> **JOB**:
Show all lines from the data that include the word "three".

> **SUPPLIED DATA**:
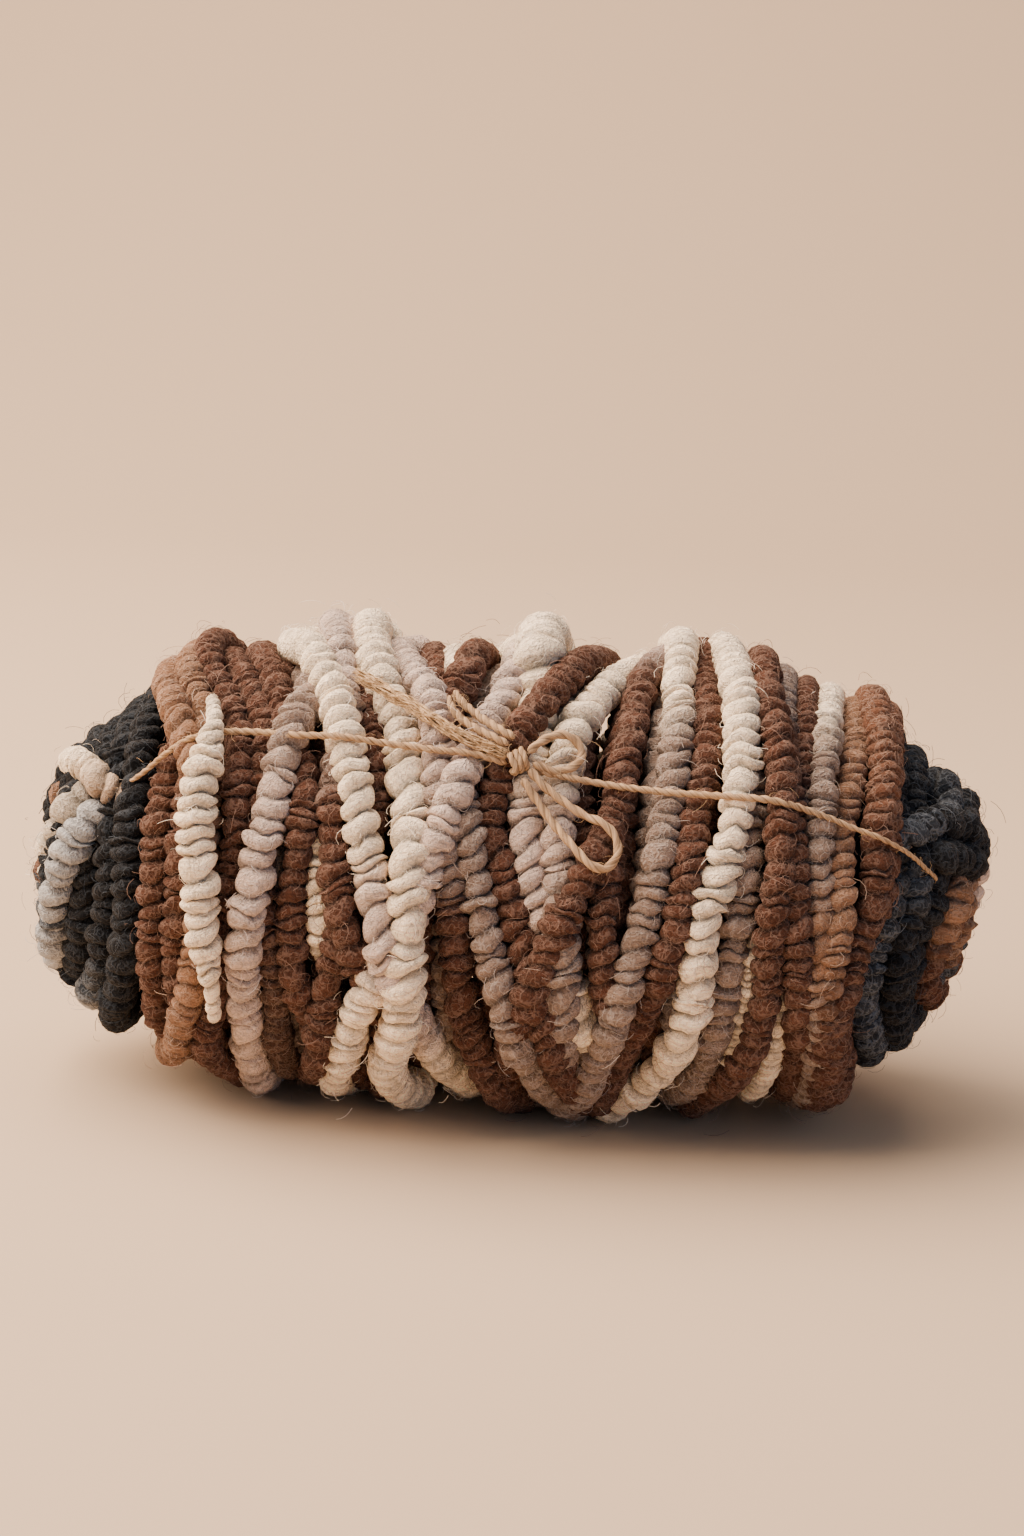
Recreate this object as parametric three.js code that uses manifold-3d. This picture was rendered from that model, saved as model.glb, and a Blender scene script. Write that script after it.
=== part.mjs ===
// A roll of thick-and-thin core-spun rug yarn, lying on its side and tied lengthwise with jute twine.
// Millimetres: X runs along the roll, Y away from the viewer, Z up. The roll rests on Z = 0.
import * as THREE from "three";
import { mergeVertices } from "three/addons/utils/BufferGeometryUtils.js";
import Module from "manifold-3d";

// The roll. Its axis stands this high, and its middle this far behind and to the right of its box's middle.
const AXIS_HEIGHT = 88;
const AXIS_BACK = 1;
const AXIS_RIGHT = 1.25;

// Its own weight flattens the foot: the share by which the foot lies nearer the axis. Past the first of two
// places along the roll, the left end sags outwards at the foot, most of all a sag's distance below the axis,
// and the right end is drawn in round a waist a little below the axis. Turns pile up less at the foot and over
// the ends, by these shares.
const FOOT_FLAT = 0.07;
const SAG_FROM = 110;
const SAG_TO = 150;
const LEFT_SAG = 19;
const SAG_BELOW = 60;
const RIGHT_WAIST = 9;
const WAIST_HEIGHT = -18;
const WAIST_REACH = 32;
const FOOT_PRESS = 0.6;
const END_PRESS = 0.55;

// How turns lie on each other. Soft turns rest closer than the sum of their radii, pile up no higher than
// the most, and bridge the dips with a little sag. A stretch that goes under others is tucked at its ends.
const SQUEEZE = 0.72;
const MOST_PILED = 13;
const TURN_STEP = 4;
const FEWEST_STEPS = 10;
const SAG = 0.2;
const PULL_PASSES = 60;
const TUCK_DEPTH = 8;
const TUCK_LENGTH = 12;
const BACK_HALF_WIDTH = 141;

// The net of the skin over the turns: its cells along and around, how deep it goes between two turns, how
// wide a band of turns sets the drift of its lines, and the angles over which a line goes back behind
const SKIN_ALONG = 132;
const SKIN_AROUND = 36;
const VALLEY = 3;
const DRIFT_WIDTH = 12;
const DRIFT_REST = 0.2;
const RETURN_FROM = 180;
const RETURN_TO = 340;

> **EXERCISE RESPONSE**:
Recreate this object as parametric three.js code that uses manifold-3d. This picture was rendered from that model, saved as model.glb, and a Blender scene script. Write that script after it.
import * as THREE from "three";
import { mergeVertices } from "three/addons/utils/BufferGeometryUtils.js";